## TASK DETAILS
Your task is to restate the data word for word.

## DATA LINES
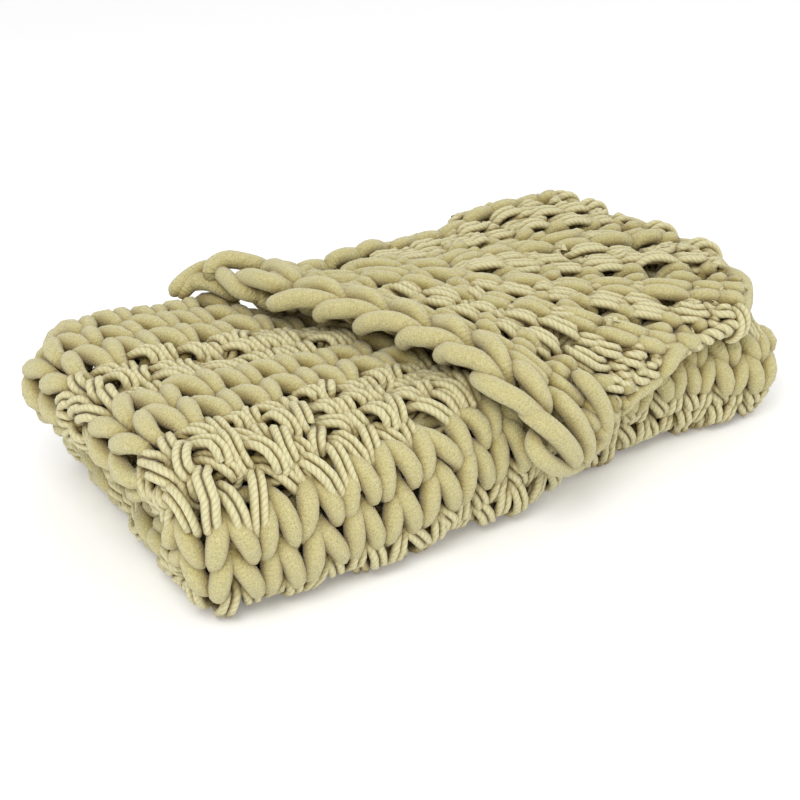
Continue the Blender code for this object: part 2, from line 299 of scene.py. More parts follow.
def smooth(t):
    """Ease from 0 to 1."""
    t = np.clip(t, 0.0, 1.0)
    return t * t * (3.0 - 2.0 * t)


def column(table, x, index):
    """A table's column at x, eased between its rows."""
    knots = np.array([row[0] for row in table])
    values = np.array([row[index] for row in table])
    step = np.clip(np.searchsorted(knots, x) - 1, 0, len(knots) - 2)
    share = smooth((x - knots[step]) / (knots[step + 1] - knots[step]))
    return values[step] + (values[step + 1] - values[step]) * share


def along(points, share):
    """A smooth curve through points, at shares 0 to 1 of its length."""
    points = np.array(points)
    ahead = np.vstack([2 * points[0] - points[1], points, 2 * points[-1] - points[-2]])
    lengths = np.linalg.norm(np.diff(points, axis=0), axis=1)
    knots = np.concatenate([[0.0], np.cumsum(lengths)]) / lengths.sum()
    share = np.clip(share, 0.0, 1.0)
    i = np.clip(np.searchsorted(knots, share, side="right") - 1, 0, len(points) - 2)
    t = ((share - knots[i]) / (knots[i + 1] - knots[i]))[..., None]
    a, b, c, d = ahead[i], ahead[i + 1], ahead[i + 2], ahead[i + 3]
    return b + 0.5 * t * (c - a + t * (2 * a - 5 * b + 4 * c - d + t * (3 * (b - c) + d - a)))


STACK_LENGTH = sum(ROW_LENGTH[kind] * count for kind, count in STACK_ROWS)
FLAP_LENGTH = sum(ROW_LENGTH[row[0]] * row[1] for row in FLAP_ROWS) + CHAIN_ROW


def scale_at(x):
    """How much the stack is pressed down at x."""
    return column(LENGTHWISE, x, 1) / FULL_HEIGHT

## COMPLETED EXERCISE
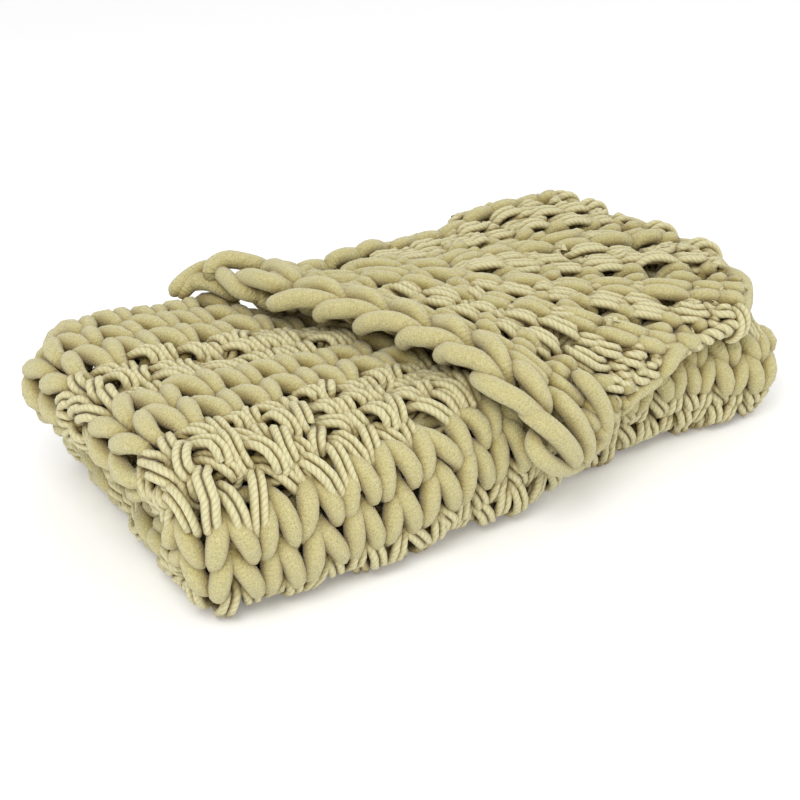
Continue the Blender code for this object: part 2, from line 299 of scene.py. More parts follow.
def smooth(t):
    """Ease from 0 to 1."""
    t = np.clip(t, 0.0, 1.0)
    return t * t * (3.0 - 2.0 * t)


def column(table, x, index):
    """A table's column at x, eased between its rows."""
    knots = np.array([row[0] for row in table])
    values = np.array([row[index] for row in table])
    step = np.clip(np.searchsorted(knots, x) - 1, 0, len(knots) - 2)
    share = smooth((x - knots[step]) / (knots[step + 1] - knots[step]))
    return values[step] + (values[step + 1] - values[step]) * share


def along(points, share):
    """A smooth curve through points, at shares 0 to 1 of its length."""
    points = np.array(points)
    ahead = np.vstack([2 * points[0] - points[1], points, 2 * points[-1] - points[-2]])
    lengths = np.linalg.norm(np.diff(points, axis=0), axis=1)
    knots = np.concatenate([[0.0], np.cumsum(lengths)]) / lengths.sum()
    share = np.clip(share, 0.0, 1.0)
    i = np.clip(np.searchsorted(knots, share, side="right") - 1, 0, len(points) - 2)
    t = ((share - knots[i]) / (knots[i + 1] - knots[i]))[..., None]
    a, b, c, d = ahead[i], ahead[i + 1], ahead[i + 2], ahead[i + 3]
    return b + 0.5 * t * (c - a + t * (2 * a - 5 * b + 4 * c - d + t * (3 * (b - c) + d - a)))


STACK_LENGTH = sum(ROW_LENGTH[kind] * count for kind, count in STACK_ROWS)
FLAP_LENGTH = sum(ROW_LENGTH[row[0]] * row[1] for row in FLAP_ROWS) + CHAIN_ROW


def scale_at(x):
    """How much the stack is pressed down at x."""
    return column(LENGTHWISE, x, 1) / FULL_HEIGHT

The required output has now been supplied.